[START OF Data for processing]

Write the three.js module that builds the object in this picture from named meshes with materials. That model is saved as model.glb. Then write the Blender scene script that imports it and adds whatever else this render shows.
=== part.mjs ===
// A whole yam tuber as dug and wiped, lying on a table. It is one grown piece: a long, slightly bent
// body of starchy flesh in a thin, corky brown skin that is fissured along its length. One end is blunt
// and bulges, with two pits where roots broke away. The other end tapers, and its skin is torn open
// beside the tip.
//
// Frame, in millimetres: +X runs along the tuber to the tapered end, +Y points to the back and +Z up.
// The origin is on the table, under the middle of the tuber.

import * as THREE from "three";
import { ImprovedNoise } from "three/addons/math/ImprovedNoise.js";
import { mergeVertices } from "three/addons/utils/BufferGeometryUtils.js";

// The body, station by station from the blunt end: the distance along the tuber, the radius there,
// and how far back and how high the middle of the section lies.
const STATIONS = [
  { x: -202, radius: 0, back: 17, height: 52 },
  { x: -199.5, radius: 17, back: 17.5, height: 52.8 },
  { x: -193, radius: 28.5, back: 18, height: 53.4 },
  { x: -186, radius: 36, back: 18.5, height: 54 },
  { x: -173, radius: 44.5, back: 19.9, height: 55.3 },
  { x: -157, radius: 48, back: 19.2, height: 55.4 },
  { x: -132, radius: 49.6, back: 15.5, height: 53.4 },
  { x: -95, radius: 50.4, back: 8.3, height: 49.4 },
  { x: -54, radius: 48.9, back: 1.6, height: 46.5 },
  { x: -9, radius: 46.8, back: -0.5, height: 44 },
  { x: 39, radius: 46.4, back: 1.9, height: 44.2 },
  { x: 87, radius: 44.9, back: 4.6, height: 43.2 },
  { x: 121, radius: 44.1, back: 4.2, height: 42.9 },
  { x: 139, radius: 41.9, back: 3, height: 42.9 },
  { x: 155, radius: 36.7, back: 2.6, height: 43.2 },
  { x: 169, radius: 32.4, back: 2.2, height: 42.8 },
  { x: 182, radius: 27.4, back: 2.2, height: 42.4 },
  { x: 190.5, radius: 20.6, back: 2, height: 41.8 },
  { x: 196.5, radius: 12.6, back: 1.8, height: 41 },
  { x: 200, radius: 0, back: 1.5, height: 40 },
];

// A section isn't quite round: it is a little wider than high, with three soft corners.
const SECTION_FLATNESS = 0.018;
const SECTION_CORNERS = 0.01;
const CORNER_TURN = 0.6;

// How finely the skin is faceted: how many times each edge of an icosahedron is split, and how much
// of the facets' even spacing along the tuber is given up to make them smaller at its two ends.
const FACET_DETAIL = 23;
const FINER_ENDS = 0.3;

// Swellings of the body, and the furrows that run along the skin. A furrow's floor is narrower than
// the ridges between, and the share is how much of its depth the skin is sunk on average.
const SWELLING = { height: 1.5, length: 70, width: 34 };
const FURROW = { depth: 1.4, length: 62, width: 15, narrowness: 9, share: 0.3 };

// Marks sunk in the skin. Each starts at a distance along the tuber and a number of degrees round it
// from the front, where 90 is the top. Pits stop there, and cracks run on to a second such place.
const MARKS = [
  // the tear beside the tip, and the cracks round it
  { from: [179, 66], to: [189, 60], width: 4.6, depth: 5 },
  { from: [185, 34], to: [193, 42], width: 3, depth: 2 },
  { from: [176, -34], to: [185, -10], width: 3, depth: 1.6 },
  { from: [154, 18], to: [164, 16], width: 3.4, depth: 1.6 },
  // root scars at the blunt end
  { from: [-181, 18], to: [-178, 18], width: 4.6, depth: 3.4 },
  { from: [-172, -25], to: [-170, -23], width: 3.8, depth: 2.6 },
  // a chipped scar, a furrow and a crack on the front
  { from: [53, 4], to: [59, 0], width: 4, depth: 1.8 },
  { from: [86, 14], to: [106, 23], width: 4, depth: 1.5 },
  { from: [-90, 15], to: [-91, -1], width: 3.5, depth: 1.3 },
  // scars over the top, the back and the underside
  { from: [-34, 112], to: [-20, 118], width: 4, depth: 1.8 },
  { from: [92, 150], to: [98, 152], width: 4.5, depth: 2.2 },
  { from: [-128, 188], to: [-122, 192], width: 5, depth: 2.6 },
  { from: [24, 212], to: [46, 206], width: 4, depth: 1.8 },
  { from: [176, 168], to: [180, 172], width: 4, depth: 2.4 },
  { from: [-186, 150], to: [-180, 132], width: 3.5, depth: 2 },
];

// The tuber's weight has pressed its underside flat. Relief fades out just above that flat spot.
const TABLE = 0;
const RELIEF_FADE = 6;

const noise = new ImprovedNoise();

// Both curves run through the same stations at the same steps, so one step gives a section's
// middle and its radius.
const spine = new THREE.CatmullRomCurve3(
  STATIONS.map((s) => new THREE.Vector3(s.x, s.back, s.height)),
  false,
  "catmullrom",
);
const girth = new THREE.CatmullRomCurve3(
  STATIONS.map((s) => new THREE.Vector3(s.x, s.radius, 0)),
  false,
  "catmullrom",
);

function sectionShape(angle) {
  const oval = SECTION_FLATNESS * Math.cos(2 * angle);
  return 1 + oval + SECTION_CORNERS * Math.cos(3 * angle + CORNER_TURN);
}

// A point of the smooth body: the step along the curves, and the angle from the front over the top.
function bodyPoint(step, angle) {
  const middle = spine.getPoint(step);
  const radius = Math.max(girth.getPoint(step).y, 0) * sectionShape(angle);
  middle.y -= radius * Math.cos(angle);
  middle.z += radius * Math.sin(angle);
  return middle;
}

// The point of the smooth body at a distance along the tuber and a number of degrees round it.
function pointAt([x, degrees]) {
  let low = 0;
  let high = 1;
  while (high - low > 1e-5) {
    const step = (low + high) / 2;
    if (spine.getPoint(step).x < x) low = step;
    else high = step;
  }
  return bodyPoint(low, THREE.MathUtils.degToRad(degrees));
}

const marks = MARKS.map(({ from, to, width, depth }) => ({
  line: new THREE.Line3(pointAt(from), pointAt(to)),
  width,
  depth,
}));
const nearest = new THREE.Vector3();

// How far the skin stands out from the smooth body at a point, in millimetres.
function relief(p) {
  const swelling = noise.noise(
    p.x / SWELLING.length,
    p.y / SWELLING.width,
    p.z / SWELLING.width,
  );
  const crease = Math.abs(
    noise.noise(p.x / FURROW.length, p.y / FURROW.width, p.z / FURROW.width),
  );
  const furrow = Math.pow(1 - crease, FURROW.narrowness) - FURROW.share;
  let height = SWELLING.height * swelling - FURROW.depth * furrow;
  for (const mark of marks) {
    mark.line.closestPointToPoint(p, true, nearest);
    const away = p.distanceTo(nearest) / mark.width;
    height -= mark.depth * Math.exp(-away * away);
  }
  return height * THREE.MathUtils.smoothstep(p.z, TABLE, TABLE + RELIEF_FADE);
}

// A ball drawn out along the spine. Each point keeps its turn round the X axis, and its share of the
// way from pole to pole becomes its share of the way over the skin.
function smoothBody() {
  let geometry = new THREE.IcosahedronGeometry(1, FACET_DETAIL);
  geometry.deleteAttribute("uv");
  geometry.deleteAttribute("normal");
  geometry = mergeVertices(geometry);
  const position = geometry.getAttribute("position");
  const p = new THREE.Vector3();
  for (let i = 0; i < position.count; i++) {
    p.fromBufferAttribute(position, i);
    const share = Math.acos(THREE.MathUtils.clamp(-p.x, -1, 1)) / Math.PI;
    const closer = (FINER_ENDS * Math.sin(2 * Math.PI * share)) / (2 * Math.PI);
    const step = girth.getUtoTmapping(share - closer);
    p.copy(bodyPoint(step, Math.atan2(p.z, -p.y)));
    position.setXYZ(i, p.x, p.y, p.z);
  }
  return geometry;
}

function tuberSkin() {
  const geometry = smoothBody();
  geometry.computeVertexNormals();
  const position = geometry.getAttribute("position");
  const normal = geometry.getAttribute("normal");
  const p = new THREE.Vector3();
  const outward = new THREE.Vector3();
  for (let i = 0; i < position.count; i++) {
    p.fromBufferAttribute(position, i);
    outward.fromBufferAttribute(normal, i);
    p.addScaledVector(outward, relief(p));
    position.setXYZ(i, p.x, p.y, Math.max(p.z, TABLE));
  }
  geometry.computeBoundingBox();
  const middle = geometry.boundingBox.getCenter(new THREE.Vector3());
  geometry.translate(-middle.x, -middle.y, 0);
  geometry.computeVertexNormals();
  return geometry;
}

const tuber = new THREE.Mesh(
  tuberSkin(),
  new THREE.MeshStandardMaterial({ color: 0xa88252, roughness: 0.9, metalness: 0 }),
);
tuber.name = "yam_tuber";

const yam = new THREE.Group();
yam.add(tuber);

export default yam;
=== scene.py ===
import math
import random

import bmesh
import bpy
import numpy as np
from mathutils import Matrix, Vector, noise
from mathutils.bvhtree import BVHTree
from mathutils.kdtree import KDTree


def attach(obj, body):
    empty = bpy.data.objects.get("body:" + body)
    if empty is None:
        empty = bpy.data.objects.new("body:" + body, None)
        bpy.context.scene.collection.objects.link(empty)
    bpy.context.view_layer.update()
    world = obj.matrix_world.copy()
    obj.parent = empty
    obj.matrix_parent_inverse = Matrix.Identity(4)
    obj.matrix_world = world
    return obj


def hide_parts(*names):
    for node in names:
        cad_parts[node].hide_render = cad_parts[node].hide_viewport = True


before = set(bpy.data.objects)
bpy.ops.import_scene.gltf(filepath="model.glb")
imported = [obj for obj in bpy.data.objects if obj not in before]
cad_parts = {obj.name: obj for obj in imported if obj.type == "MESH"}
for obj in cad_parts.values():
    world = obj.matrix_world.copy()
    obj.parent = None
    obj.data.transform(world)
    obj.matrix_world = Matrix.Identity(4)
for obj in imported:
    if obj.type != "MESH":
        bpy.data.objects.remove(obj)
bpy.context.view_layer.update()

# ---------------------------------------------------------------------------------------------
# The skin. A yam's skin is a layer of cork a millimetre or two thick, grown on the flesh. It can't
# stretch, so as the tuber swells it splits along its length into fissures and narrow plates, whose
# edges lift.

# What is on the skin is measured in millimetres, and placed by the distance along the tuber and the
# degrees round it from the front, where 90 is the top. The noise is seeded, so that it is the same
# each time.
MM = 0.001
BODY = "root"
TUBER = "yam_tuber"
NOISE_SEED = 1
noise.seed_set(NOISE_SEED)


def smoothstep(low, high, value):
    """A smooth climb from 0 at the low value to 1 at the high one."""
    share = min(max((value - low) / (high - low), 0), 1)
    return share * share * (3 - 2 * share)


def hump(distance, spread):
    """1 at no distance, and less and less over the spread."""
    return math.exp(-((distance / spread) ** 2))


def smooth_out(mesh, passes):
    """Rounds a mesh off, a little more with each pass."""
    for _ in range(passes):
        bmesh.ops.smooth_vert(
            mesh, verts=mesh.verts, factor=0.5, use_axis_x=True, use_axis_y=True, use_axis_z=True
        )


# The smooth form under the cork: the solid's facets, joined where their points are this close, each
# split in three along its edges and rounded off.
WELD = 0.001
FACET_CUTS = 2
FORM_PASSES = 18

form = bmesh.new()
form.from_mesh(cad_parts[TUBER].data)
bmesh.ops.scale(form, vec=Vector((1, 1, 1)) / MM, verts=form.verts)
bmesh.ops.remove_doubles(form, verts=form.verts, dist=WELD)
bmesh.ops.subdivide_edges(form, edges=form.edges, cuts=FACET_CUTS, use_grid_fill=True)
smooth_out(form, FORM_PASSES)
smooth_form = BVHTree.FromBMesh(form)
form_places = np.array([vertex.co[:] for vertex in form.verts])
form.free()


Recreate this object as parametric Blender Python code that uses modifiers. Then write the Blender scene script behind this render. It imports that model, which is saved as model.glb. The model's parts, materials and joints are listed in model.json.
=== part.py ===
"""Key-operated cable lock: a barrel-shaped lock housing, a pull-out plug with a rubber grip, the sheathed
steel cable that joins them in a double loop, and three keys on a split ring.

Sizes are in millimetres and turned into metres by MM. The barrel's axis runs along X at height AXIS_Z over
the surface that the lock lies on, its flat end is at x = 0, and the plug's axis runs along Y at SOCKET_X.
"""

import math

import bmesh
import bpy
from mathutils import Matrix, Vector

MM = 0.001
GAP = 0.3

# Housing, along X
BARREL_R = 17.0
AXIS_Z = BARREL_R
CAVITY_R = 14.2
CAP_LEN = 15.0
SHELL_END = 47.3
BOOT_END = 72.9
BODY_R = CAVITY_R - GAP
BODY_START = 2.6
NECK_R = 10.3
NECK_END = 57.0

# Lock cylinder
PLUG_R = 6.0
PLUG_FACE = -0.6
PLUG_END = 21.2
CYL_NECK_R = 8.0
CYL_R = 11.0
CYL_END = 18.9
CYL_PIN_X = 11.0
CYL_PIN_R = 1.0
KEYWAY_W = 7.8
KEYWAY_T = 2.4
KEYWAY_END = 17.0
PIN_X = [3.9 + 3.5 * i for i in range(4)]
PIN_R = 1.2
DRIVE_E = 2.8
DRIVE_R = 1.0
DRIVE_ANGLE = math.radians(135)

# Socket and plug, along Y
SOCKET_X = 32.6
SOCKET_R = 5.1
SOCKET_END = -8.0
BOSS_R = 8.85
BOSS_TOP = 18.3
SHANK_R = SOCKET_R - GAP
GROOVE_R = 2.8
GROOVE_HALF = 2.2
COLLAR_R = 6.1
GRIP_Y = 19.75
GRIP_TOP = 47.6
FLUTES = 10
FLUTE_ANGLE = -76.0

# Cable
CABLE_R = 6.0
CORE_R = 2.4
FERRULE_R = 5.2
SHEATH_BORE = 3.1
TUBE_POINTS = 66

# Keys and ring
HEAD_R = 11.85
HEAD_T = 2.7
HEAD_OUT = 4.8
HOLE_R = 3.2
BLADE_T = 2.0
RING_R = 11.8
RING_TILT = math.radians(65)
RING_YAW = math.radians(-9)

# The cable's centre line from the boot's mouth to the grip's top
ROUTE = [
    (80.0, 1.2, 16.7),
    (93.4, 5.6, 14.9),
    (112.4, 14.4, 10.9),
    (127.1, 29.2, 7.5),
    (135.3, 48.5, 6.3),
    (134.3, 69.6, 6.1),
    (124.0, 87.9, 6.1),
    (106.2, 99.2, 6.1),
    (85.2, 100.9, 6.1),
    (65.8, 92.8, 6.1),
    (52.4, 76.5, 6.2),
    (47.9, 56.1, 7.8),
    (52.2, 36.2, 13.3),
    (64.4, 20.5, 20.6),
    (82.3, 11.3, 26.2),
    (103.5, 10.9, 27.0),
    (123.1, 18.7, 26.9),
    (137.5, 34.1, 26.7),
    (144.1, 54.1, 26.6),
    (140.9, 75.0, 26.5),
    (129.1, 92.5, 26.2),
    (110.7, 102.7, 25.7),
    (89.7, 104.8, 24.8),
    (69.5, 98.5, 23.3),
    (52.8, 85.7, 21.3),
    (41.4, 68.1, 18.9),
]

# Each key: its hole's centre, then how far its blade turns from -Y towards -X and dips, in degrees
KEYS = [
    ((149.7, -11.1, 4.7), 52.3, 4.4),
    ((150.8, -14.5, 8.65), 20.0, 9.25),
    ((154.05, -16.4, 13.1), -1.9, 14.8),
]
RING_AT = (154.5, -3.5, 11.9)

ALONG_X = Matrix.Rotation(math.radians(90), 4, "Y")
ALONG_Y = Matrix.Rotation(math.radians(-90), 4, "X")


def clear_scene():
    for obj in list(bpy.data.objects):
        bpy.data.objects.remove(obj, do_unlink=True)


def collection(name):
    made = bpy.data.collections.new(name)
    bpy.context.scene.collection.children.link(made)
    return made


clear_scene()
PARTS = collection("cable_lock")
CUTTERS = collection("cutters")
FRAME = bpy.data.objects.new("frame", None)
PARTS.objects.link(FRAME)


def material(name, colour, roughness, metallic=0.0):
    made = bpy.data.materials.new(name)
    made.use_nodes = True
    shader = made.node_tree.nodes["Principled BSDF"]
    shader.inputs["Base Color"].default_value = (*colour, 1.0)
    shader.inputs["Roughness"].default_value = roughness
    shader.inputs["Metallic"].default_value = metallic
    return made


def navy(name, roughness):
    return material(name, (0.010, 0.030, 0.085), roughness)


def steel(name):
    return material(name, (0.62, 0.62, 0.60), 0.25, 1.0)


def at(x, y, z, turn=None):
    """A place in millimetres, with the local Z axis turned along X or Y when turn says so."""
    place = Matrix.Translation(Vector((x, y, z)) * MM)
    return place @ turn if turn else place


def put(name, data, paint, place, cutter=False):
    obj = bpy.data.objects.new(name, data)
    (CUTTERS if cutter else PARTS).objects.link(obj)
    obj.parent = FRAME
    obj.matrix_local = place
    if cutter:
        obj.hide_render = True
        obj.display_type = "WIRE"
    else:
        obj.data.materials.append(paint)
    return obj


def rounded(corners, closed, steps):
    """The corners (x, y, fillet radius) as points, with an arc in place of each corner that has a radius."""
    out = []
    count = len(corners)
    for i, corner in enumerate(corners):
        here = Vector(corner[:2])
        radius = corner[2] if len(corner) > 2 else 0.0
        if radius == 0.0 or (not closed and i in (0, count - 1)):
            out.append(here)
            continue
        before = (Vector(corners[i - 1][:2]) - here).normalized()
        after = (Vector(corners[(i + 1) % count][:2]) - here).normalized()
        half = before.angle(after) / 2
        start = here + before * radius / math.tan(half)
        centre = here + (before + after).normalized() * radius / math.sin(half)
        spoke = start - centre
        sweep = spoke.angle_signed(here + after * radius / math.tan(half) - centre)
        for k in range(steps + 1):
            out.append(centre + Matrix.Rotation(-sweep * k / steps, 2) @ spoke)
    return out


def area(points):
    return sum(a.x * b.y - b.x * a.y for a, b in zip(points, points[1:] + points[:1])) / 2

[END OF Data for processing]

What you will do: Reproduce only the lines from the one containing "const tuber = new" through the one containing "before = set(bpy.data.objects)", inclusive of both.

Task output:
const tuber = new THREE.Mesh(
  tuberSkin(),
  new THREE.MeshStandardMaterial({ color: 0xa88252, roughness: 0.9, metalness: 0 }),
);
tuber.name = "yam_tuber";

const yam = new THREE.Group();
yam.add(tuber);

export default yam;
=== scene.py ===
import math
import random

import bmesh
import bpy
import numpy as np
from mathutils import Matrix, Vector, noise
from mathutils.bvhtree import BVHTree
from mathutils.kdtree import KDTree


def attach(obj, body):
    empty = bpy.data.objects.get("body:" + body)
    if empty is None:
        empty = bpy.data.objects.new("body:" + body, None)
        bpy.context.scene.collection.objects.link(empty)
    bpy.context.view_layer.update()
    world = obj.matrix_world.copy()
    obj.parent = empty
    obj.matrix_parent_inverse = Matrix.Identity(4)
    obj.matrix_world = world
    return obj


def hide_parts(*names):
    for node in names:
        cad_parts[node].hide_render = cad_parts[node].hide_viewport = True


before = set(bpy.data.objects)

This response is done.